Features: I have mentioned a few already, but I’ll just recap here. Love the leather power seats- very nice (also seat heaters- not a big fan personally). I think the HUD is a good addition and is well executed. I like the integrated auxiliary inputs for the stereo. The steering wheel controls are great. The backup camera and proximity warning system is really cool (useful? don’t know yet). Really cool gauge cluster beneath the stereo. The short shifter feel really good (the throw is longer than I expected though). And then there’s tons of standard options too – auto dimming mirrors, ABS brakes, high intensity headlights, integrated garage door opener, etc.
Conclusion: Super happy with the car! As I have said I think it’s a superb value and it’s very well executed in almost every regard. I’m really excited to drive it more (just putting some personal touches on it before I “debut” it to family & friends).
Yes, right now I have two cars. It’s not a crime. Sure, maybe it’s a little decadent. But both cars are actually very different. The other night it occurred to me that the Camaro and Corvette were like a King and Queen from a chess set. Both part of the same game, important, similar but with stark differences.
The Corvette is simply known now as Nemeis (goddess of divine retribution). With her sleek curves and light build the Corvette is clearly a woman.
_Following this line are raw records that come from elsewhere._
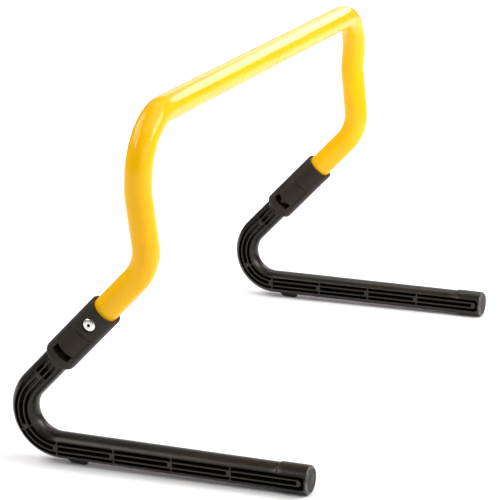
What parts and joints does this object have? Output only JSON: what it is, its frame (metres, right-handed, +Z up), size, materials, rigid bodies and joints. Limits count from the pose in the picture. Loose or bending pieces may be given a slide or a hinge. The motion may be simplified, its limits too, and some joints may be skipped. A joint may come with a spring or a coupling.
{
  "type": "agility hurdle",
  "caption": "Low training hurdle: a bent yellow tube frame on two swivelling black ribbed legs, joined by push-latch sleeves.",
  "frame": {"origin": "on the ground under the middle of the bounding box", "axes": "+Z up, +X along the crossbar, the feet point to -Y"},
  "size_m": [0.5306, 0.2592, 0.3047],
  "materials": {
    "yellow_paint": "glossy powder coat",
    "black_plastic": "satin moulded, slightly glossy",
    "grey_plastic": "fine matt moulded",
    "rubber": "matt",
    "bright_metal": "bright",
    "spring_steel": "bright wire"
  },
  "bodies": {
    "frame": {"frame_tube": "yellow_paint", "left_latch_housing": "grey_plastic", "right_latch_housing": "grey_plastic", "left_tube_collar": "grey_plastic", "right_tube_collar": "grey_plastic", "left_tube_rivet": "bright_metal", "right_tube_rivet": "bright_metal", "left_latch_spring": "spring_steel", "right_latch_spring": "spring_steel"},
    "left_leg": {"left_leg": "black_plastic", "left_foot_plug": "grey_plastic", "left_foot_pad": "rubber", "left_friction_ring": "rubber"},
    "right_leg": {"right_leg": "black_plastic", "right_foot_plug": "grey_plastic", "right_foot_pad": "rubber", "right_friction_ring": "rubber"},
    "left_outer_latch": {"left_outer_latch": "grey_plastic"},
    "left_inner_latch": {"left_inner_latch": "grey_plastic"},
    "right_outer_latch": {"right_outer_latch": "grey_plastic"},
    "right_inner_latch": {"right_inner_latch": "grey_plastic"}
  },
  "joints": [
    {"name": "left_leg_swivel", "type": "hinge", "parent": "frame", "child": "left_leg", "pos_m": [-0.24426, 0.15965, 0.015], "axis": [0.0304, 0.6974, -0.716], "range_deg": [0, 180]},
    {"name": "right_leg_swivel", "type": "hinge", "parent": "frame", "child": "right_leg", "pos_m": [0.24426, 0.15965, 0.015], "axis": [0.0304, -0.6974, 0.716], "range_deg": [0, 180]},
    {"name": "left_outer_press", "type": "slide", "parent": "frame", "child": "left_outer_latch", "axis": [0.9991, 0, 0.0425], "range_m": [0, 0.0016], "stiffness_N_per_m": 500, "springref_m": -0.004, "deforming": ["left_latch_spring"]},
    {"name": "left_inner_press", "type": "slide", "parent": "frame", "child": "left_inner_latch", "axis": [-0.9991, 0, -0.0425], "range_m": [0, 0.0016], "stiffness_N_per_m": 500, "springref_m": -0.004, "deforming": ["left_latch_spring"]},
    {"name": "right_outer_press", "type": "slide", "parent": "frame", "child": "right_outer_latch", "axis": [-0.9991, 0, 0.0425], "range_m": [0, 0.0016], "stiffness_N_per_m": 500, "springref_m": -0.004, "deforming": ["right_latch_spring"]},
    {"name": "right_inner_press", "type": "slide", "parent": "frame", "child": "right_inner_latch", "axis": [0.9991, 0, -0.0425], "range_m": [0, 0.0016], "stiffness_N_per_m": 500, "springref_m": -0.004, "deforming": ["right_latch_spring"]}
  ]
}
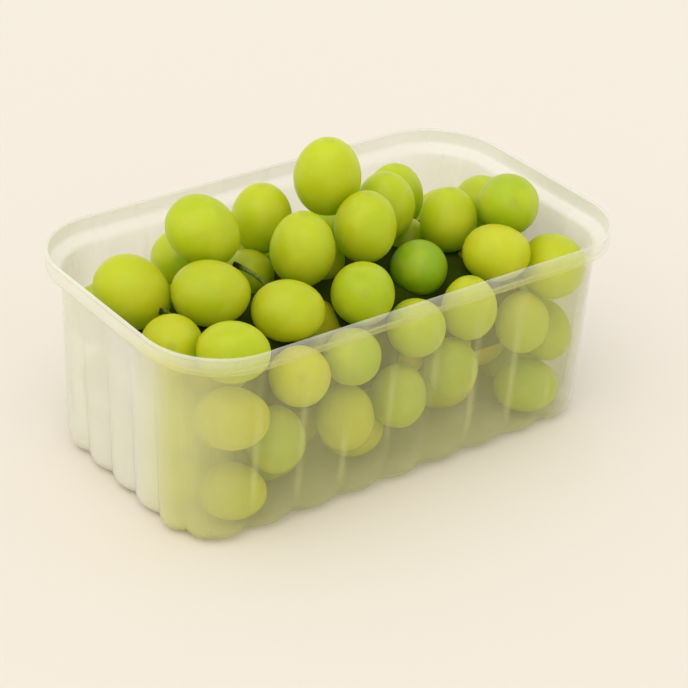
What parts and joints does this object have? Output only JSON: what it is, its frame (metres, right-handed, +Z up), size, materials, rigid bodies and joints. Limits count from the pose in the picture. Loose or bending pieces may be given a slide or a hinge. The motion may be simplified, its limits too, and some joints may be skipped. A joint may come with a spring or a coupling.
{
  "type": "punnet of grapes",
  "caption": "Clear ribbed plastic tray with rounded corners and a plain rim band, heaped above its rim with loose green grapes.",
  "frame": {"origin": "middle of the tray's footprint, on the surface that it stands on", "axes": "+X along the tray, +Z up; the picture shows the -Y side and the -X end"},
  "size_m": [0.16, 0.093, 0.0862],
  "materials": {
    "clear_plastic": "milky clear, glossy",
    "grape": "yellow-green skin with a soft bloom",
    "stalk": "green stalk, matt"
  },
  "bodies": {
    "root": {"tray": "clear_plastic", "grapes": "grape"}
  },
  "joints": []
}
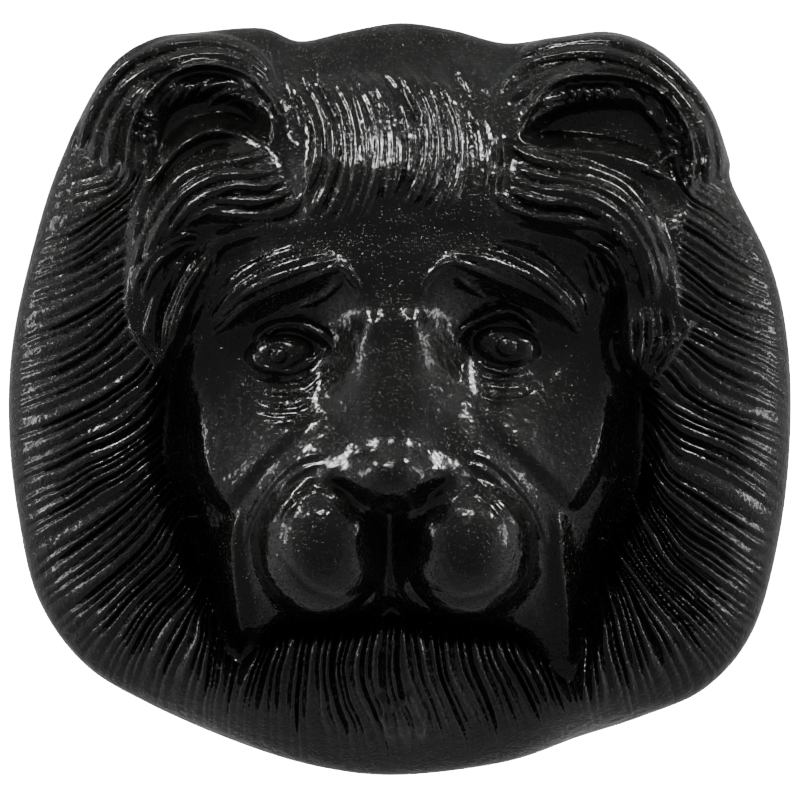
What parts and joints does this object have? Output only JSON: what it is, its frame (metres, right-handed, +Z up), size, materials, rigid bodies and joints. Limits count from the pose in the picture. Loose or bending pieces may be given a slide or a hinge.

Like her chess counterpart she is smaller than the King, much more powerful and very aggressive.
The Camaro will be known as Chronos (the god of time). Chiseled, heavy and imposing the Camaro is obviously a man. Like his chess alter-ego he is larger than the Queen, slower than she is, yet in his own way a more powerful presence.
I feel like these two cars compliment each other very well. I wish they could have babies. A boy and a girl: Corvaro and Camette. Yeah.